Case Study: VoiceBase
VoiceBase — a software that provides speech-to-text transcriptions for video and audio — uses Resilio Connect to distribute speech model updates (50+ GB files) across 400+ production servers each month.
“Resilio Connect enables us to reliably distribute our code, specifically new language models in a fraction of the time. These copy jobs now take an hour, down from eight. Best of all, once Resilio Connect was installed, it just works: We never need to manually intervene in any way.”
Learn more Resilio Connect helped VoiceBase reduce software distribution time by 88%.
Greater Reliability
Since every server in a P2P environment can communicate with each other, there are no single points of failure.
If any server or network goes down, Resilio can dynamically route around the outage and find the optimal path to deliver files to their destination. And if a transfer is interrupted, Resilio can perform a checksum restart to resume the transfer where it left off and will retry all transfers until they’re complete.
This type of reliability and resilience makes Resilio an excellent solution for hot-site disaster recovery. P2P replication enables it to provide Active-Active High Availability. And it can achieve sub-five-second RPOs and RTOs within minutes of an outage.
Proprietary WAN Acceleration Technology
Another key source of Resilio’s speed and reliability is its proprietary WAN acceleration protocol known as Zero Gravity Transport™ (ZGT).
Syncing data across cloud regions and geographically distributed teams often involves utilizing WAN networks, which suffer from high latency and varying degrees of packet loss.
And many organizations often operate on low-quality, unreliable networks — such as consumer grade networks in remote work scenarios and edge networks in edge deployments.
ZGT eliminates latency and allows you to fully utilize any network by optimizing traffic over the network. It accomplishes this using:
- Congestion control algorithm: ZGT uses a congestion control algorithm that constantly probes the RTT (Round Trip Time) to calculate and maintain the ideal data packet send rate. This enables it to maintain a uniform packet distribution over time.
- Interval acknowledgements: Rather than acknowledging each packet receipt, ZGT sends acknowledgements for groups of packets.
- Delayed retransmission: Rather than immediately retransmitting lost packets, ZGT retransmits lost packets in groups once per RTT to reduce unnecessary retransmissions.
ZGT enables you to use Resilio with any type of network connectivity, such as VSAT, Wi-Fi, cell (3G, 4G, 5G), and any IP connection.

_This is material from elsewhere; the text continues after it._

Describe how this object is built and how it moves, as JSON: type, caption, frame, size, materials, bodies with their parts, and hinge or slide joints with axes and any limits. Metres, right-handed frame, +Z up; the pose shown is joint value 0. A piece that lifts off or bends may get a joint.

It also allows you to ingest and sync data from the edge and areas with little connectivity. Our client Shifo uses Resilio to sync healthcare data across remote communities with underdeveloped networks, such as Uganda.
Bulletproof Native Security Features
Many file gateway solutions don’t include native security features to protect your data. This forces you to use 3rd party security tools and VPNs.

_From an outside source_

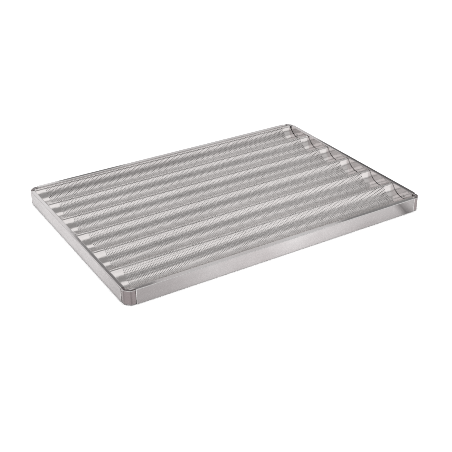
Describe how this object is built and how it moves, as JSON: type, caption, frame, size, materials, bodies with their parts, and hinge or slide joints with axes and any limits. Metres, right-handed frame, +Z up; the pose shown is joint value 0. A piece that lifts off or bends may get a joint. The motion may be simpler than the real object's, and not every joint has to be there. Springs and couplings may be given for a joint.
{
  "type": "baguette tray",
  "caption": "Flat bakery tray with a perforated sheet pressed into parallel round channels for long loaves, in a tubular steel frame with chamfered corners.",
  "frame": {"origin": "centre of the plane that the frame stands on", "axes": "+X along the channels and the long sides, +Y across the channels, +Z up"},
  "size_m": [0.66, 0.46, 0.03],
  "materials": {
    "perforated_sheet": "bright cold-rolled stainless sheet, fine round perforations, plain ends",
    "frame_rail": "satin-brushed stainless tube, brushed along its length, light handling marks",
    "corner_elbow": "bent stainless tube, duller and darker than the rails",
    "rivet": "plain stainless rivet body",
    "rivet_mandrel": "dull snapped steel stem"
  },
  "bodies": {
    "root": {"channel_sheet": "perforated_sheet", "rail_front": "frame_rail", "rail_back": "frame_rail", "rail_left": "frame_rail", "rail_right": "frame_rail", "corner_elbow_front_left": "corner_elbow", "rivet_front_left_long": "rivet", "mandrel_front_left_long": "rivet_mandrel", "rivet_front_left_short": "rivet", "mandrel_front_left_short": "rivet_mandrel", "corner_elbow_front_right": "corner_elbow", "rivet_front_right_long": "rivet", "mandrel_front_right_long": "rivet_mandrel", "rivet_front_right_short": "rivet", "mandrel_front_right_short": "rivet_mandrel", "corner_elbow_back_right": "corner_elbow", "rivet_back_right_long": "rivet", "mandrel_back_right_long": "rivet_mandrel", "rivet_back_right_short": "rivet", "mandrel_back_right_short": "rivet_mandrel", "corner_elbow_back_left": "corner_elbow", "rivet_back_left_long": "rivet", "mandrel_back_left_long": "rivet_mandrel", "rivet_back_left_short": "rivet", "mandrel_back_left_short": "rivet_mandrel"}
  },
  "joints": []
}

But Resilio Connect includes built-in security features that were reviewed by 3rd party security experts. Your data is protected by:
- End-to-end data encryption: Resilio encrypts data at rest and in transit using AES-256-bit encryption.
- Integrity validation: Resilio uses cryptographic data integrity validation to ensure files arrive at their destination intact and uncorrupted.

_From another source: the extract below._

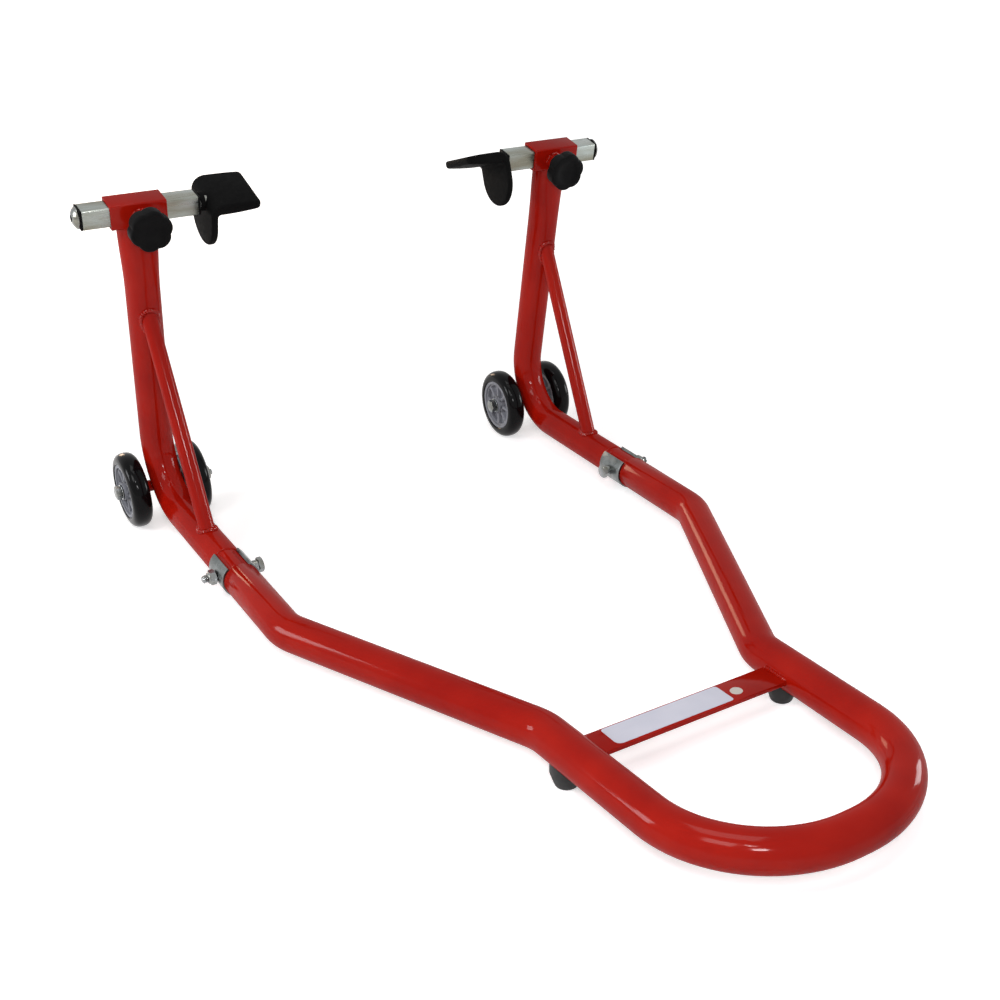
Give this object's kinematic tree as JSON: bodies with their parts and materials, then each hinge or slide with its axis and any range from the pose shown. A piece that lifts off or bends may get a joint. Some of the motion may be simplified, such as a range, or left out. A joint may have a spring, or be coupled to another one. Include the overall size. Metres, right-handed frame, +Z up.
{
  "type": "motorcycle paddock stand",
  "caption": "Red tubular rear paddock stand with a round handle, braced uprights, sliding bars with rubber swing-arm pads, clamp knobs and small rolling wheels.",
  "frame": {"origin": "on the floor under the middle of the stand's bounding box", "axes": "+Z up, +X to the right of a user who stands at the handle and looks at the uprights, +Y from the handle towards the uprights and wheels"},
  "size_m": [0.5692, 0.8871, 0.3617],
  "materials": {
    "red_paint": "red powder coat",
    "zinc": "zinc plate, dull",
    "pad_rubber": "matt black rubber",
    "core_steel": "blackened steel, hidden in the boot",
    "tyre_rubber": "smooth black rubber",
    "hub_plastic": "grey moulded plastic",
    "black_plastic": "black moulded plastic"
  },
  "bodies": {
    "frame": {"handle_frame": "red_paint", "cross_plate": "red_paint", "rubber_foot_left": "pad_rubber", "foot_screw_left": "zinc", "upright_left": "red_paint", "brace_left": "red_paint", "sleeve_left": "red_paint", "clamp_nut_left": "red_paint", "axle_bush_left": "red_paint", "axle_bolt_left": "zinc", "axle_nut_left": "zinc", "axle_washer_left_a": "zinc", "axle_washer_left_b": "zinc", "axle_washer_left_c": "zinc", "axle_washer_left_d": "zinc", "saddle_left": "zinc", "coupling_bolt_left": "zinc", "coupling_nut_left": "zinc", "rubber_foot_right": "pad_rubber", "foot_screw_right": "zinc", "upright_right": "red_paint", "brace_right": "red_paint", "sleeve_right": "red_paint", "clamp_nut_right": "red_paint", "axle_bush_right": "red_paint", "axle_bolt_right": "zinc", "axle_nut_right": "zinc", "axle_washer_right_a": "zinc", "axle_washer_right_b": "zinc", "axle_washer_right_c": "zinc", "axle_washer_right_d": "zinc", "saddle_right": "zinc", "coupling_bolt_right": "zinc", "coupling_nut_right": "zinc"},
    "sliding_bar_left": {"bar_left": "zinc", "bar_plug_left_inner": "black_plastic", "bar_plug_left_outer": "black_plastic"},
    "pad_left": {"pad_bolt_left": "zinc", "pad_spacer_left": "zinc", "pad_core_left": "core_steel", "pad_boot_left": "pad_rubber"},
    "stud_left": {"clamp_stud_left": "zinc"},
    "knob_left_body": {"knob_left": "black_plastic"},
    "wheel_left_outer": {"tyre_left_outer": "tyre_rubber", "hub_left_outer": "hub_plastic"},
    "wheel_left_inner": {"tyre_left_inner": "tyre_rubber", "hub_left_inner": "hub_plastic"},
    "sliding_bar_right": {"bar_right": "zinc", "bar_plug_right_inner": "black_plastic", "bar_plug_right_outer": "black_plastic"},
    "pad_right": {"pad_bolt_right": "zinc", "pad_spacer_right": "zinc", "pad_core_right": "core_steel", "pad_boot_right": "pad_rubber"},
    "stud_right": {"clamp_stud_right": "zinc"},
    "knob_right_body": {"knob_right": "black_plastic"},
    "wheel_right_outer": {"tyre_right_outer": "tyre_rubber", "hub_right_outer": "hub_plastic"},
    "wheel_right_inner": {"tyre_right_inner": "tyre_rubber", "hub_right_inner": "hub_plastic"}
  },
  "joints": [
    {"name": "bar_slide_left", "type": "slide", "parent": "frame", "child": "sliding_bar_left", "axis": [1, 0, 0], "range_m": [-0.0374, 0.0269]},
    {"name": "pad_turn_left", "type": "hinge", "parent": "sliding_bar_left", "child": "pad_left", "pos_m": [-0.1618, 0.34304, 0.34313], "axis": [1, 0, 0], "continuous": true},
    {"name": "clamp_slide_left", "type": "slide", "parent": "frame", "child": "stud_left", "axis": [0, -0.9763, -0.2164], "range_m": [0, 0.0045]},
    {"name": "knob_turn_left", "type": "hinge", "parent": "stud_left", "child": "knob_left_body", "pos_m": [-0.2239, 0.3438, 0.33972], "axis": [0, -0.9763, -0.2164], "range_deg": [0, 1080]},
    {"name": "wheel_spin_left_outer", "type": "hinge", "parent": "frame", "child": "wheel_left_outer", "pos_m": [-0.2577, 0.4036, 0.04], "axis": [1, 0, 0], "continuous": true},
    {"name": "wheel_spin_left_inner", "type": "hinge", "parent": "frame", "child": "wheel_left_inner", "pos_m": [-0.1937, 0.4036, 0.04], "axis": [1, 0, 0], "continuous": true},
    {"name": "bar_slide_right", "type": "slide", "parent": "frame", "child": "sliding_bar_right", "axis": [-1, 0, 0], "range_m": [-0.0374, 0.0269]},
    {"name": "pad_turn_right", "type": "hinge", "parent": "sliding_bar_right", "child": "pad_right", "pos_m": [0.1618, 0.34304, 0.34313], "axis": [1, 0, 0], "continuous": true},
    {"name": "clamp_slide_right", "type": "slide", "parent": "frame", "child": "stud_right", "axis": [0, -0.9763, -0.2164], "range_m": [0, 0.0045]},
    {"name": "knob_turn_right", "type": "hinge", "parent": "stud_right", "child": "knob_right_body", "pos_m": [0.2239, 0.3438, 0.33972], "axis": [0, -0.9763, -0.2164], "range_deg": [0, 1080]},
    {"name": "wheel_spin_right_outer", "type": "hinge", "parent": "frame", "child": "wheel_right_outer", "pos_m": [0.2577, 0.4036, 0.04], "axis": [1, 0, 0], "continuous": true},
    {"name": "wheel_spin_right_inner", "type": "hinge", "parent": "frame", "child": "wheel_right_inner", "pos_m": [0.1937, 0.4036, 0.04], "axis": [1, 0, 0], "continuous": true}
  ],
  "couplings": [
    {"joint": "clamp_slide_left", "follows": "knob_turn_left", "m_per_rad": 0.00023873},
    {"joint": "clamp_slide_right", "follows": "knob_turn_right", "m_per_rad": 0.00023873}
  ]
}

- Permission controls: In Resilio’s Management Console, you can control who is allowed to access specific files and folders.
- Mutual authentication: Before initiating a transfer with any endpoint, the endpoint is required to provide an authentication key. This ensures your data is only delivered to approved destinations.
- Forward secrecy: Each session is protected with a one-time session encryption key.
Use Resilio’s Flexible, Efficient File Gateway
While the new AWS File Gateway feature makes managing cached volumes easier, Resilio Connect’s file gateway is a superior alternative for syncing and accessing data stored on-premises and in the cloud due to its:
- Efficiency: Resilio eliminates the need to invest in expensive hardware, multiple gateways, and security solutions. You can manage all of your data storage from one location. And it includes features (such as selective sync, selective cache, and partial downloads) that enable you to increase productivity and reduce cloud storage costs.
- Versatility and granular control: You can deploy Resilio agents on any on-premises storage device, cloud storage platform, and operating system. And you can use Resilio’s Management Console to obtain granular control over how files are replicated and accessed in your environment.
- Reliability: Resilio uses a P2P replication architecture that eliminates single points of failure and provides fast, resilient synchronization. It also uses a proprietary WAN acceleration protocol that allows it to optimize transfers over any network regardless of quality, latency, or packet loss.
- Native security: Resilio includes built-in security features that protect your data at rest and in transit and eliminate the need to invest in 3rd party security tools.
Organizations use Resilio Connect to ingest, sync, and access data for media workflows (Turner Sports, Innovative), gaming (Wargaming, Larian Studios), remote operations (Mercedes-Benz, Buckeye Power Sales), and more. If you want to learn how Resilio Connect can help efficiently sync, access, and cache data (based on automated policies) on-prem and in the cloud, schedule a demo with our team.
Frequently Asked Questions
What is Amazon Storage Gateway?
Amazon Storage Gateway is an AWS service that connects on-premises environments to AWS cloud storage via four types of gateways:
- Amazon S3 File Gateway: A file interface that enables you to access files (via SMB and NFS protocols) stored as objects in Amazon S3, at your data center, or in Amazon EC2.
- Amazon Fsx File Gateway: A file interface that provides access to file shares stored in the cloud via SMB protocols.
- Volume Gateway: Uses iSCSI protocol to provide access to block storage volumes, and enables you to backup data in Amazon EBS snapshots.
- AWS Tape Gateway: Tape gateway stores your virtual tapes in Amazon S3 via an iSCSI-based virtual tape library (VTL) of virtual tape drives.